In the mid and long term, such factors as changes in disposable income structure and debt level are important to raise the propensity for spending. In general, in 2015, the purchasing power of citizens of the EU member states has increased by 3.7%, reaching a level of EUR 16,000 annual per capita, according to a GfK study.


People need money, confidence and comfort to spend beyond the core basic needs. And this trend of increasing purchasing power and the appetite for spending and consumption is foreseen to continue within the next 3-5 years.


Q: Can we talk about a ‘universal consumer’? From you experience, what are the main differences between the Romanian consumer and the Ukrainian ones?


Adrian Ariciu: The consumer is becoming much more selective in his choices, thus more demanding on product's performance and value generated by retailers. On average, consumers visit three shopping places a month for a regular food basket, and this number is increasing. On one hand, this helps compare products and shopping places, make better choices and push retailers to improve their offers. On the other hand, this is the way to offer new things to the consumer, products that he or she did not think of before.

It is hardly possible to talk about the ‘universal consumer’ and his profile, and I would avoid such definition.


The majority of us are eager to pay for emotions and memories when buying something, including food products. Consumers all over the world, in all stable economies, like fancy retro styles, traditional recipes, eco-trends, goods from local farmers. At the same time, we see that functional products are improving over time and international FMCG companies are trying to create standard global products.


Such consumers’ behavior can have the roots in the past decades, when access to food was limited and suddenly abundancy in availability and variety of choice creates new habits of overspending, especially during seasonal events or festive periods.


Unfortunately, we, Romanians, throw away a lot of food which is bought in excess. And this does not mean that next time we will buy less. Seeing this, retailers and manufacturers encourage stocking up.


Purchasing power index is low both in Romania and Ukraine, as well as in other East European countries.
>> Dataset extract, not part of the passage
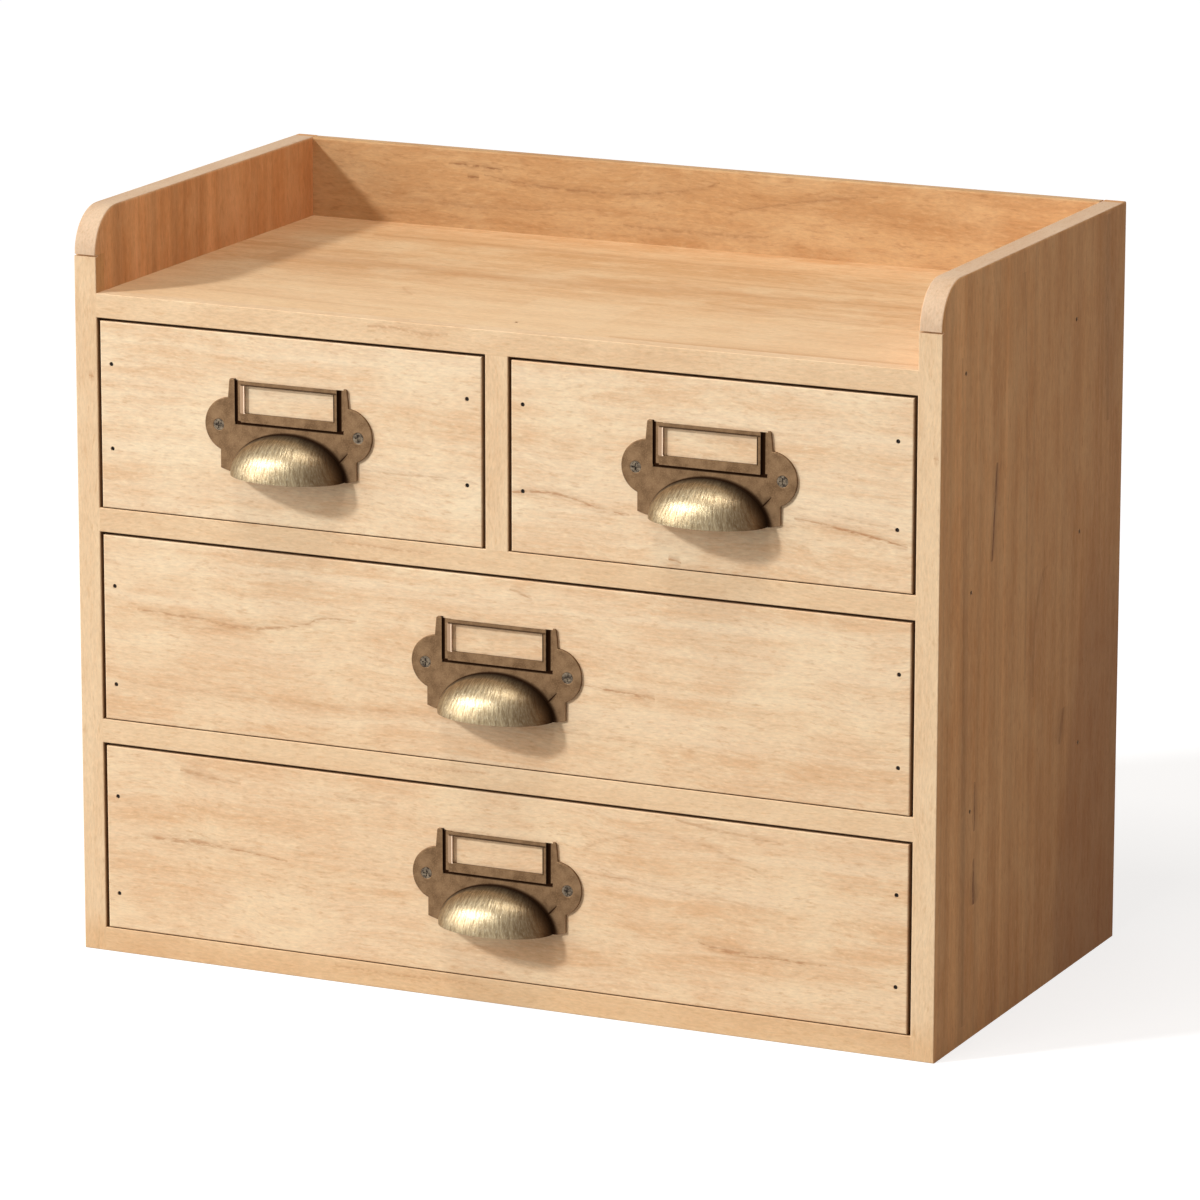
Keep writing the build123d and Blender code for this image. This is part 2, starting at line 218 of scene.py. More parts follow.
def srgb(red, green, blue):
    """A colour written as 0-255 screen values, as the linear values that shaders take."""
    def linear(v):
        v /= 255
        return v / 12.92 if v <= 0.04045 else ((v + 0.055) / 1.055) ** 2.4
    return (linear(red), linear(green), linear(blue), 1.0)


def paint(material, *names):
    for name in names:
        mesh = nodes[name].data
        mesh.materials.clear()
        mesh.materials.append(material)


# Wood
# How far the figure and the short flecks are drawn out along the grain
RUN = {"X": (0.05, 1, 1), "Y": (1, 0.05, 1), "Z": (1, 1, 0.05)}
DASH = {"X": (0.24, 1, 1), "Y": (1, 0.24, 1), "Z": (1, 1, 0.24)}


class Timber:
    """Colours of one kind of board, from its palest to its grain marks."""

    def __init__(self, base, deep, pale, line, figure=0.16, flecks=0.8, waver=3.0):
        self.base, self.deep, self.pale, self.line = base, deep, pale, line
        self.figure, self.flecks, self.waver = figure, flecks, waver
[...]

Romania is coming from 2015 with a retail turnover growth of 4.7% and Ukraine is coming from -24.2% in real terms, according to GfK recent studies. As for the Ukrainian consumer, he is sensitive to local currency devaluation, political and economic uncertainties – these factors dampen consumption mood. Now Ukraine sees calm after the storm, with a minor decline of retail sales of 1-2% in real terms foreseen for 2016. Romania will continue to take advantage of the VAT decrease in accelerated growth of retail, reaching +6-7% by the end of the year.


Q: The countries in Eastern Europe are subject to a lower spending power than their Western counterparts. Are these countries more interesting in terms of consuming? On a scale from 1 to 10 (where 10 is the highest achieved performance in terms of retail), where do countries like Ukraine and Romania stand? Please detail.


Adrian Ariciu: Indeed, purchasing power index per inhabitant is much lower in Ukraine and Romania in comparison with the average EU index. However, we have to look at other indicators to understand the potential of retail development and attraction of further investments.


In Romania, total retail spending versus total household private consumption is low, with 29% share, close to the EU average, and retail share is going down. Consumers are spending more money on services, travelling and recreational activities. Coming back to purchasing power per capita, the higher it is, the greater amount of money they spend on other than basic needs, such as food.